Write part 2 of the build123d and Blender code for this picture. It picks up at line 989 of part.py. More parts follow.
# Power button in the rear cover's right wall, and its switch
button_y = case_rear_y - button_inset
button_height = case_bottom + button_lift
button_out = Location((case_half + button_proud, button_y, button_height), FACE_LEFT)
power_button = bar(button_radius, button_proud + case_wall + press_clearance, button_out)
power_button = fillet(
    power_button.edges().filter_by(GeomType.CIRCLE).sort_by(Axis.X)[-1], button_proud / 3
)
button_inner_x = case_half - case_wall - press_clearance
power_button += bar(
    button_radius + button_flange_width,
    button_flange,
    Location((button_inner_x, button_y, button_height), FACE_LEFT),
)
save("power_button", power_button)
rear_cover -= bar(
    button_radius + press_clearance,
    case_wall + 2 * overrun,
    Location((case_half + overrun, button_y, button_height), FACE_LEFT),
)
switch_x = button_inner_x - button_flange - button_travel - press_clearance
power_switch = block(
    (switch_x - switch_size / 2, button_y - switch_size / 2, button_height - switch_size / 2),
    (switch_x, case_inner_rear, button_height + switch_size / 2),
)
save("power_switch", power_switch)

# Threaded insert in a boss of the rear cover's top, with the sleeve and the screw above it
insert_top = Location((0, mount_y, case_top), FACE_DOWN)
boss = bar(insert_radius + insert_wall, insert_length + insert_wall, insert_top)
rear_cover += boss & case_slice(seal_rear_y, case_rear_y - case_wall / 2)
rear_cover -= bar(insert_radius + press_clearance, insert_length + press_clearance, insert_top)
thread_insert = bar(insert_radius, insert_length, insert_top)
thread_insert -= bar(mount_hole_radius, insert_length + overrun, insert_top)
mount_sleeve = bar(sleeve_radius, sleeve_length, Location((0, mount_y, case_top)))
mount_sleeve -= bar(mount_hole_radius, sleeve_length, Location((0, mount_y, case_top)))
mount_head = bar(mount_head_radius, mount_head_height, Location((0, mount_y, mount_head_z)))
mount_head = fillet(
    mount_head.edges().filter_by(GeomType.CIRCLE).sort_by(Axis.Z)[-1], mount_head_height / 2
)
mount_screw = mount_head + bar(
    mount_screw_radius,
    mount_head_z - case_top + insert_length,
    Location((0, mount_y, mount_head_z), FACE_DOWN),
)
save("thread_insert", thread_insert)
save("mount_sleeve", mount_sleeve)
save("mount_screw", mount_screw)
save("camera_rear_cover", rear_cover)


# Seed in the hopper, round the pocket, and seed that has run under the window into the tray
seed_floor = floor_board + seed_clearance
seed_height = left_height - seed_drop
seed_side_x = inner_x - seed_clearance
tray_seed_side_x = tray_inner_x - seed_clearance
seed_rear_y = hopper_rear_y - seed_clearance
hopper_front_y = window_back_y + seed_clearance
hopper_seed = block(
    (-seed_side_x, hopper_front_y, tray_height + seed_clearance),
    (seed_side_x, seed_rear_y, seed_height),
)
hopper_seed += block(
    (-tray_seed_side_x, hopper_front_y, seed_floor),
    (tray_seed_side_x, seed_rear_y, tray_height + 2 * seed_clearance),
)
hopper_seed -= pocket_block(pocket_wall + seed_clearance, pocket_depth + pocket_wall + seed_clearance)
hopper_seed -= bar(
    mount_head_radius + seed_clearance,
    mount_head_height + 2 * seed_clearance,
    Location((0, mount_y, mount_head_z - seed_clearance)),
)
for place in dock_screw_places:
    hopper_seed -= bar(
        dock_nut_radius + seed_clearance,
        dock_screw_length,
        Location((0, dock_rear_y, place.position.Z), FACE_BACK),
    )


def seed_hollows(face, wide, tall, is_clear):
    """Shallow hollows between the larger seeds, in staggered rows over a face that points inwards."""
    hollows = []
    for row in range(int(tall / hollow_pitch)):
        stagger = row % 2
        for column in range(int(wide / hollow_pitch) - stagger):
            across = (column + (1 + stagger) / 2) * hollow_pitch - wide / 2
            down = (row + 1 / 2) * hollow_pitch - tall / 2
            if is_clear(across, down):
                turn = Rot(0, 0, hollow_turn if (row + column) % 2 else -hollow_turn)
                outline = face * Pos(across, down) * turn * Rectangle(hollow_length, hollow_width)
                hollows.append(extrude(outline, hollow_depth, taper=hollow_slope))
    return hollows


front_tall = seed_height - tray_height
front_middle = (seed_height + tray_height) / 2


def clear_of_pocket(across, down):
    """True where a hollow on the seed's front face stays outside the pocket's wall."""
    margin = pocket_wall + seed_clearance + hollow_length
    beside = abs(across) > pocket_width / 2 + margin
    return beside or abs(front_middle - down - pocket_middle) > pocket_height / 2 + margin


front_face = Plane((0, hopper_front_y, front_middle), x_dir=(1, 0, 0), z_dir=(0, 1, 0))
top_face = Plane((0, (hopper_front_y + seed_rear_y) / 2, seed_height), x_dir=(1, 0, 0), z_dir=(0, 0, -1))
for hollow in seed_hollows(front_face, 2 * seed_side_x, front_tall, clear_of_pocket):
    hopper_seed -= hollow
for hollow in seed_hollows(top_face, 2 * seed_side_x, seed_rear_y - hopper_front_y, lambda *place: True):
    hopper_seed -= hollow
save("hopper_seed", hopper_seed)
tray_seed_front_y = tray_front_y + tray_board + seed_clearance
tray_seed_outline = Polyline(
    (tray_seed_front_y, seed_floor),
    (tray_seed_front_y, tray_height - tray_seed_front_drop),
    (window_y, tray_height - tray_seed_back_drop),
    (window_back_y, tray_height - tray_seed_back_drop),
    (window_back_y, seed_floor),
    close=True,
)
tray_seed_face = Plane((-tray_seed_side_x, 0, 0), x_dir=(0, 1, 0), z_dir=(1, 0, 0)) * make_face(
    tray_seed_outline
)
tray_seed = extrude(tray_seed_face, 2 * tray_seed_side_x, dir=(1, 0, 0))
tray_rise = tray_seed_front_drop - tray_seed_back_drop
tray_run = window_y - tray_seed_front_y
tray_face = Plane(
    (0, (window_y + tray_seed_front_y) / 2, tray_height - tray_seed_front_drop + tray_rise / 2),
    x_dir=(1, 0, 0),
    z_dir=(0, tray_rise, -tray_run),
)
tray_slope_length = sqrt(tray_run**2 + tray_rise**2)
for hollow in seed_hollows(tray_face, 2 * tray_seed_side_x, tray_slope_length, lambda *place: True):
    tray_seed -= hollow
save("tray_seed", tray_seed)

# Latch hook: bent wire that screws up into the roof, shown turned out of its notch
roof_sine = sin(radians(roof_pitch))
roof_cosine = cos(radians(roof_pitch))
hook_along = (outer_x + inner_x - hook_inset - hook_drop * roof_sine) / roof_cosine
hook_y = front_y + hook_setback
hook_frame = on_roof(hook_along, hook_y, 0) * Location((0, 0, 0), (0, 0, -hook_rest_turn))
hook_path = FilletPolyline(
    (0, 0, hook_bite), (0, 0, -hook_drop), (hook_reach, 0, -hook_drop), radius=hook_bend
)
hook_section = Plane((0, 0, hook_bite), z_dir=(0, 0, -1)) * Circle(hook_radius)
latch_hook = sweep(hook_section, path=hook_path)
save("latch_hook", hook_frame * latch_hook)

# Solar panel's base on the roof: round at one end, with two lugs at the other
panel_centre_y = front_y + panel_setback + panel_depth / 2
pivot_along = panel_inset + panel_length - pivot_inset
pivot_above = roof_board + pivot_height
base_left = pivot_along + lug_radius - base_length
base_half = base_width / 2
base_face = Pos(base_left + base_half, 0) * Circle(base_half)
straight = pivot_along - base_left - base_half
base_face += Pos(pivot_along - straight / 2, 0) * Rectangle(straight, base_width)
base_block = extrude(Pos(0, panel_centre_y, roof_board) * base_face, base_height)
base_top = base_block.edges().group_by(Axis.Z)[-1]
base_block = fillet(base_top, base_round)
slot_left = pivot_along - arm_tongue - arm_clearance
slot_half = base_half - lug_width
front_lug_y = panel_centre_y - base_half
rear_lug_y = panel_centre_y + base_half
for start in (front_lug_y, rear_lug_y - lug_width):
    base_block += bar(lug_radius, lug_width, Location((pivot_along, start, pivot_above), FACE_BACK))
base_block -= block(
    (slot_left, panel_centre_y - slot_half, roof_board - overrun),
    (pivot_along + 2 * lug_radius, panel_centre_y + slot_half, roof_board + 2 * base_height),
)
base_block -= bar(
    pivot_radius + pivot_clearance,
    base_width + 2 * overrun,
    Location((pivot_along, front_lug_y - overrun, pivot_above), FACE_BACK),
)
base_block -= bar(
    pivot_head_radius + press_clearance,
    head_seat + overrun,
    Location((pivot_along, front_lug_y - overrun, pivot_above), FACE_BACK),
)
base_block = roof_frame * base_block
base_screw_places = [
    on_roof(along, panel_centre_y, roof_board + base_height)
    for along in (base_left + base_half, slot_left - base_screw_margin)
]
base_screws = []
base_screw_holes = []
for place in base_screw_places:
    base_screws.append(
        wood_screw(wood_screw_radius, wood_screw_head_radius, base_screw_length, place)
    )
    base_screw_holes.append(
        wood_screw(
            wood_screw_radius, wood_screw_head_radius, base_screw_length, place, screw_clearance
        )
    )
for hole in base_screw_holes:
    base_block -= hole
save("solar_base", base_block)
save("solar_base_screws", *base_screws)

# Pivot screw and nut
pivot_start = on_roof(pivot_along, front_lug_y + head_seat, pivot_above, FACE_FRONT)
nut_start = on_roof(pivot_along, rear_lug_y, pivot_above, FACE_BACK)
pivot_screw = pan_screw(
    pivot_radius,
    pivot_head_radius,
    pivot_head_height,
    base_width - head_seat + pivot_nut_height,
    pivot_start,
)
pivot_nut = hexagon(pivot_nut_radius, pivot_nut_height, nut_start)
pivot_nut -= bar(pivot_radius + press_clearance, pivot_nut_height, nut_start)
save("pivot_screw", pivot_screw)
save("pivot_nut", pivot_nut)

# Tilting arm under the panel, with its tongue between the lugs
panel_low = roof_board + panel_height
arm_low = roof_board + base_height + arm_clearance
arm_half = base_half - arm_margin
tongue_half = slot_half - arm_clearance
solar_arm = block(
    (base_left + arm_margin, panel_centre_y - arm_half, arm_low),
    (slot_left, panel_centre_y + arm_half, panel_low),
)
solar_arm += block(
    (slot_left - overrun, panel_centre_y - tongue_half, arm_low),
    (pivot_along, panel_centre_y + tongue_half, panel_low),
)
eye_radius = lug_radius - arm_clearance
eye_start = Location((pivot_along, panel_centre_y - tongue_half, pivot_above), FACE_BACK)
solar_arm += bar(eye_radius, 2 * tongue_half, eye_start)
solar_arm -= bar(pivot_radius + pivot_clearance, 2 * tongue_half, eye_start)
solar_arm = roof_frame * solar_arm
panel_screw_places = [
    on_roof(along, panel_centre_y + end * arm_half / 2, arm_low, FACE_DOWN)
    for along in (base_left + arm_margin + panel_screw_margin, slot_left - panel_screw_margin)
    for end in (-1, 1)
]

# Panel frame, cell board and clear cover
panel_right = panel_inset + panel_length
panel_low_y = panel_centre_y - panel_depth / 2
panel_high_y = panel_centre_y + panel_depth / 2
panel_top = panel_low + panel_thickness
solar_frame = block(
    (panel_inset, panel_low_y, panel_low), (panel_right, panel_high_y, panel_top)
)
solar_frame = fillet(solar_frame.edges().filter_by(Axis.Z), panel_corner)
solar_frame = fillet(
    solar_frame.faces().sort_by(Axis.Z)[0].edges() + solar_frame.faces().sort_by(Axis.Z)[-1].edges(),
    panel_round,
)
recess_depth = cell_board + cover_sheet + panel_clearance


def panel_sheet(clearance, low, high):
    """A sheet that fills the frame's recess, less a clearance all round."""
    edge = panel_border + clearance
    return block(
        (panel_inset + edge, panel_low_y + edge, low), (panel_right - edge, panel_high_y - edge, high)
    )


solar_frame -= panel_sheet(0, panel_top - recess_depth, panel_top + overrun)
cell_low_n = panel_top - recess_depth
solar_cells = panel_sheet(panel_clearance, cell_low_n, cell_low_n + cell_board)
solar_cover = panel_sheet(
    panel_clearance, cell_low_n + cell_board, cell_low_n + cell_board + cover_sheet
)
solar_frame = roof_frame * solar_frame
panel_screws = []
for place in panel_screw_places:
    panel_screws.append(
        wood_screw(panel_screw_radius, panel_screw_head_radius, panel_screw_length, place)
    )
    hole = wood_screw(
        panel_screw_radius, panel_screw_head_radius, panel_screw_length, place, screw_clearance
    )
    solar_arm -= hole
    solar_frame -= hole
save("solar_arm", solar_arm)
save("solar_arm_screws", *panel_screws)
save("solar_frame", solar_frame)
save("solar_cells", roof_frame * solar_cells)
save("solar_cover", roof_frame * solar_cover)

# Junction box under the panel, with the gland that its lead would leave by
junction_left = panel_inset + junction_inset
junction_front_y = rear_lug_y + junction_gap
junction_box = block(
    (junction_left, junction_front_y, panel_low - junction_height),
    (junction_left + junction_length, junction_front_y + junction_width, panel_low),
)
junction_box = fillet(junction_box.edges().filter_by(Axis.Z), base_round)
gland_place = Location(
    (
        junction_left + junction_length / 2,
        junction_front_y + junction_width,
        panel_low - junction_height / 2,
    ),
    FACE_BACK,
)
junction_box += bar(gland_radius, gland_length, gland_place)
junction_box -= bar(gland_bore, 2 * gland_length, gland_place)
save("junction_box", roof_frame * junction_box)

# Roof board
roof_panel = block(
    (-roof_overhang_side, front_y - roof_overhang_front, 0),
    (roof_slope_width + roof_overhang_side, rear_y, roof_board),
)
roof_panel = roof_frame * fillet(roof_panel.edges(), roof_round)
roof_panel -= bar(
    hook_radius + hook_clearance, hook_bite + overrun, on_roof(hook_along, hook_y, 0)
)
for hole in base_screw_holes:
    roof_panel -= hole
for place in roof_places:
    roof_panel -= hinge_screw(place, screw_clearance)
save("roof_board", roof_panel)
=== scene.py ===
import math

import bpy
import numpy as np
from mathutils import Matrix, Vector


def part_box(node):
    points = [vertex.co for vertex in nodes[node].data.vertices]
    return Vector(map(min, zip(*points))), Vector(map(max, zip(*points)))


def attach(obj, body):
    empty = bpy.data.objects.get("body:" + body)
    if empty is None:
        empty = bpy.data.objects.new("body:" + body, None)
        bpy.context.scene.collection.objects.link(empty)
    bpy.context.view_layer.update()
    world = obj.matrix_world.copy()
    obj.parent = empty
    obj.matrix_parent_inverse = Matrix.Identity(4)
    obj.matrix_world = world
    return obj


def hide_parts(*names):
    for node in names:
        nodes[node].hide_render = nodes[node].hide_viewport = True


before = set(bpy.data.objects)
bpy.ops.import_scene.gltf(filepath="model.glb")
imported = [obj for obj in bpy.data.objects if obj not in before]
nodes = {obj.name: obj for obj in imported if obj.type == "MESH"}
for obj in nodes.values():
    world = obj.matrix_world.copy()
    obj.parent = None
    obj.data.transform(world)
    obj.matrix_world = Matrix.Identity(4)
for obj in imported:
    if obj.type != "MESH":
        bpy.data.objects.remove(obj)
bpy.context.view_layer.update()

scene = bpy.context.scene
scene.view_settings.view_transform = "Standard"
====
- _Task description_
Will you return exactly the lines above from the one with "# Roof board" down to the one with "bpy.data.objects.remove(obj)", counting both as part of the range?

- _Reply_
# Roof board
roof_panel = block(
    (-roof_overhang_side, front_y - roof_overhang_front, 0),
    (roof_slope_width + roof_overhang_side, rear_y, roof_board),
)
roof_panel = roof_frame * fillet(roof_panel.edges(), roof_round)
roof_panel -= bar(
    hook_radius + hook_clearance, hook_bite + overrun, on_roof(hook_along, hook_y, 0)
)
for hole in base_screw_holes:
    roof_panel -= hole
for place in roof_places:
    roof_panel -= hinge_screw(place, screw_clearance)
save("roof_board", roof_panel)
=== scene.py ===
import math

import bpy
import numpy as np
from mathutils import Matrix, Vector


def part_box(node):
    points = [vertex.co for vertex in nodes[node].data.vertices]
    return Vector(map(min, zip(*points))), Vector(map(max, zip(*points)))


def attach(obj, body):
    empty = bpy.data.objects.get("body:" + body)
    if empty is None:
        empty = bpy.data.objects.new("body:" + body, None)
        bpy.context.scene.collection.objects.link(empty)
    bpy.context.view_layer.update()
    world = obj.matrix_world.copy()
    obj.parent = empty
    obj.matrix_parent_inverse = Matrix.Identity(4)
    obj.matrix_world = world
    return obj


def hide_parts(*names):
    for node in names:
        nodes[node].hide_render = nodes[node].hide_viewport = True


before = set(bpy.data.objects)
bpy.ops.import_scene.gltf(filepath="model.glb")
imported = [obj for obj in bpy.data.objects if obj not in before]
nodes = {obj.name: obj for obj in imported if obj.type == "MESH"}
for obj in nodes.values():
    world = obj.matrix_world.copy()
    obj.parent = None
    obj.data.transform(world)
    obj.matrix_world = Matrix.Identity(4)
for obj in imported:
    if obj.type != "MESH":
        bpy.data.objects.remove(obj)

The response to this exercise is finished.